>>

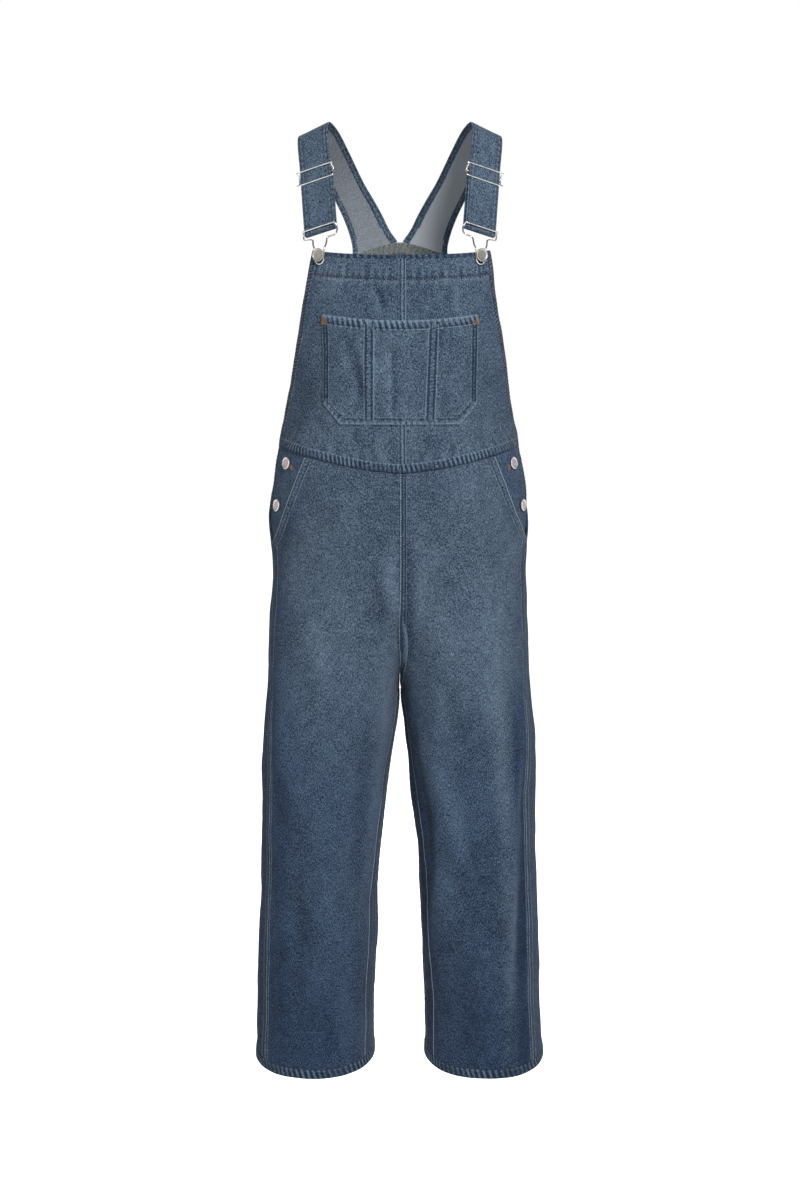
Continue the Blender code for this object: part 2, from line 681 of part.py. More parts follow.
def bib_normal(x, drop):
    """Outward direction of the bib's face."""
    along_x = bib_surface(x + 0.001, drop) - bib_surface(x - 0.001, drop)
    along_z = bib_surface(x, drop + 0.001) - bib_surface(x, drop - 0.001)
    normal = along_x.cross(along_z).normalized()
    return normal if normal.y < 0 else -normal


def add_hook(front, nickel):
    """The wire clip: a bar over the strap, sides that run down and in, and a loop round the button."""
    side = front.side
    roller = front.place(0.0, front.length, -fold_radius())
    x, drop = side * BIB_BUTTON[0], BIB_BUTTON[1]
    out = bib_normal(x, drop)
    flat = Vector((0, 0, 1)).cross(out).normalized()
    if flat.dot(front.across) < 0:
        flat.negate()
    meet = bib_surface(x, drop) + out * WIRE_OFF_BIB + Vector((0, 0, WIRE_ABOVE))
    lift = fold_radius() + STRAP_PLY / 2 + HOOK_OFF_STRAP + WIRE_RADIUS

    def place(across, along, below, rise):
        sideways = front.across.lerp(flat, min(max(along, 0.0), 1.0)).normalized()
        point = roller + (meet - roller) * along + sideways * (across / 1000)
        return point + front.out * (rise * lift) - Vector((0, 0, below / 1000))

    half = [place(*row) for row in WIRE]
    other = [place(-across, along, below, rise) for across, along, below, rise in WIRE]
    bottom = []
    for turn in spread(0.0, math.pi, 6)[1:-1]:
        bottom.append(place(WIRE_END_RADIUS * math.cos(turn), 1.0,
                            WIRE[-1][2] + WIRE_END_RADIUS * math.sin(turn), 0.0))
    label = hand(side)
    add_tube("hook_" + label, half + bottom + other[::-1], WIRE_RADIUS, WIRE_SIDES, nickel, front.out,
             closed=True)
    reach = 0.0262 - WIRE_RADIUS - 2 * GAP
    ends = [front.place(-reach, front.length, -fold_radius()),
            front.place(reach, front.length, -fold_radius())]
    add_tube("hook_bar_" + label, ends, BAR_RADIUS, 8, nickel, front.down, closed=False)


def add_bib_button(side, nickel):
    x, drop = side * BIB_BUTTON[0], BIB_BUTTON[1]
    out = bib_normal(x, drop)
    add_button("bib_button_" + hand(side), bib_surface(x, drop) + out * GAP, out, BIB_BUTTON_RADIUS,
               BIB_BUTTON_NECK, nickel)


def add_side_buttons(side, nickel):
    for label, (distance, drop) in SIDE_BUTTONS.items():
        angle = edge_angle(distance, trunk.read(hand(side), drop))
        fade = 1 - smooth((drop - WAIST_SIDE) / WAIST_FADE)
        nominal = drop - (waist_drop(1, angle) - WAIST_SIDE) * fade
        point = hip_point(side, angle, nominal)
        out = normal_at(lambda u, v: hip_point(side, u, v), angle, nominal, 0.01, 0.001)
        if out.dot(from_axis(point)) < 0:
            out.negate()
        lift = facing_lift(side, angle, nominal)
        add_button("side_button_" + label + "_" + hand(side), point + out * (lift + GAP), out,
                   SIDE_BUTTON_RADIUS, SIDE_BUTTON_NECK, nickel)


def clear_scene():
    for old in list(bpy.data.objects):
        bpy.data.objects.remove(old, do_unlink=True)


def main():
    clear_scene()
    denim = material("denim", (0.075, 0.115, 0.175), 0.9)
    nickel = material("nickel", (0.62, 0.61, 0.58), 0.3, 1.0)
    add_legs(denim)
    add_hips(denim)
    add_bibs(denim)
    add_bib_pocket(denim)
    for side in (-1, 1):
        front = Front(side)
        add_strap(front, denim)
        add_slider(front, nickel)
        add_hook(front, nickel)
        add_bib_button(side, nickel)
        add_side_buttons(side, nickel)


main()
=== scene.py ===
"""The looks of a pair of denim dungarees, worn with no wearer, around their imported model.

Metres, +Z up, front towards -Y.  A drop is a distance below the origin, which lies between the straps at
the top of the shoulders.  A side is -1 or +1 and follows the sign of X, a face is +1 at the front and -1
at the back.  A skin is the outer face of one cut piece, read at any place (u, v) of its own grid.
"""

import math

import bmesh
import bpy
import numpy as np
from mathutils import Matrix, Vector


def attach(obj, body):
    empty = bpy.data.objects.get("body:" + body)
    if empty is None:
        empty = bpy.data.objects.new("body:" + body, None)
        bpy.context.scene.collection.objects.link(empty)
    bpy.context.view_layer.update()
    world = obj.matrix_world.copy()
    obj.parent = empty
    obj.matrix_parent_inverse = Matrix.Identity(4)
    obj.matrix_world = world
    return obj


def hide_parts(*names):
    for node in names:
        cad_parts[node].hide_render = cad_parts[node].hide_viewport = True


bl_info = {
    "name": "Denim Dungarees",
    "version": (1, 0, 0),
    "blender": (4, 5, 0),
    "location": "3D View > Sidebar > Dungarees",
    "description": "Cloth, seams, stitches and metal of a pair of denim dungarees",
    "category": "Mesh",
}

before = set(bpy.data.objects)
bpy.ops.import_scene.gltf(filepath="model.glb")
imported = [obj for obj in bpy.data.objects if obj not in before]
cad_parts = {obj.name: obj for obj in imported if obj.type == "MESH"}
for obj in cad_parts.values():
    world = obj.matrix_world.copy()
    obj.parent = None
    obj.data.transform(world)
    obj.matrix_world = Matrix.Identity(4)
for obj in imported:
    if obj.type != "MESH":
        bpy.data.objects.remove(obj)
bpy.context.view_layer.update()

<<

SET TASK. From the line with "add_bibs(denim)" through the line with "cad_parts[node].hide_render = cad_parts[node].hide_viewport", set down every line exactly and nothing besides.

EXERCISE RESPONSE.
    add_bibs(denim)
    add_bib_pocket(denim)
    for side in (-1, 1):
        front = Front(side)
        add_strap(front, denim)
        add_slider(front, nickel)
        add_hook(front, nickel)
        add_bib_button(side, nickel)
        add_side_buttons(side, nickel)


main()
=== scene.py ===
"""The looks of a pair of denim dungarees, worn with no wearer, around their imported model.

Metres, +Z up, front towards -Y.  A drop is a distance below the origin, which lies between the straps at
the top of the shoulders.  A side is -1 or +1 and follows the sign of X, a face is +1 at the front and -1
at the back.  A skin is the outer face of one cut piece, read at any place (u, v) of its own grid.
"""

import math

import bmesh
import bpy
import numpy as np
from mathutils import Matrix, Vector


def attach(obj, body):
    empty = bpy.data.objects.get("body:" + body)
    if empty is None:
        empty = bpy.data.objects.new("body:" + body, None)
        bpy.context.scene.collection.objects.link(empty)
    bpy.context.view_layer.update()
    world = obj.matrix_world.copy()
    obj.parent = empty
    obj.matrix_parent_inverse = Matrix.Identity(4)
    obj.matrix_world = world
    return obj


def hide_parts(*names):
    for node in names:
        cad_parts[node].hide_render = cad_parts[node].hide_viewport = True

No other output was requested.